After Dunn’s trial counsel completed his closing statement, the prosecutor restricted his surrebuttal comments to the evidence and made no further mention of societal obligations. We think that defense counsel’s remark helped to ameliorate the harmful effect of the prosecutor’s improper comment.
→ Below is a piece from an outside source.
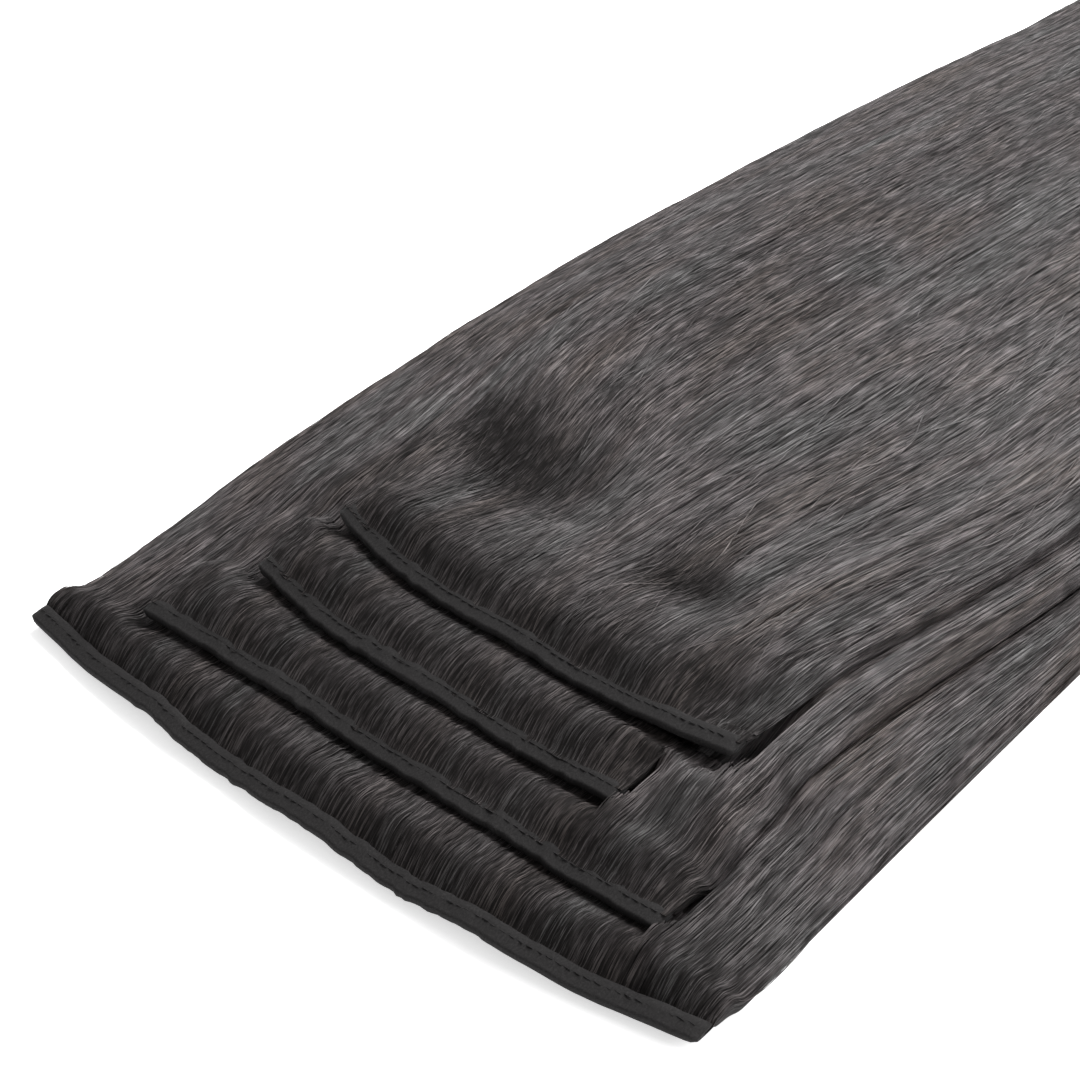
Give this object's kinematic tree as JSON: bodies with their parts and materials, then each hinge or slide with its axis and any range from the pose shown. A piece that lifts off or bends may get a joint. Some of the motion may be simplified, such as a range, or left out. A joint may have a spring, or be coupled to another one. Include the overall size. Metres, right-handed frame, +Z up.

In addition, the trial judge’s instructions to the jury further weakened any improper impact of the prosecutor’s comment. The jury was told that “[t]he law forbids you to be governed by mere sentiment, conjecture, sympathy, passion, prejudice, public opinion or public feeling,” that “you will conscientiously and dispassionately consider and weigh the evidence and apply the law of the case, and that you will reach a just verdict regardless of what the consequences of such verdict may be.” The judge further instructed the jury not to consider the statements of counsel as evidence. In past cases, we have found similar cautionary instructions helpful in neutralizing the harmfulness of error. See Tillman, 750 P.2d at 555; Smith, 700 P.2d at 1112; State v. Tucker, 709 P.2d 313, 316 (Utah 1985), abandoned on other grounds, State v. Long, 721 P.2d 483 (Utah 1986); Creviston, 646 P.2d at 754; Valdez, 30 Utah 2d at 60, 513 P.2d at 426. In light of the foregoing, we conclude that, on balance, the error in the instant case was harmless.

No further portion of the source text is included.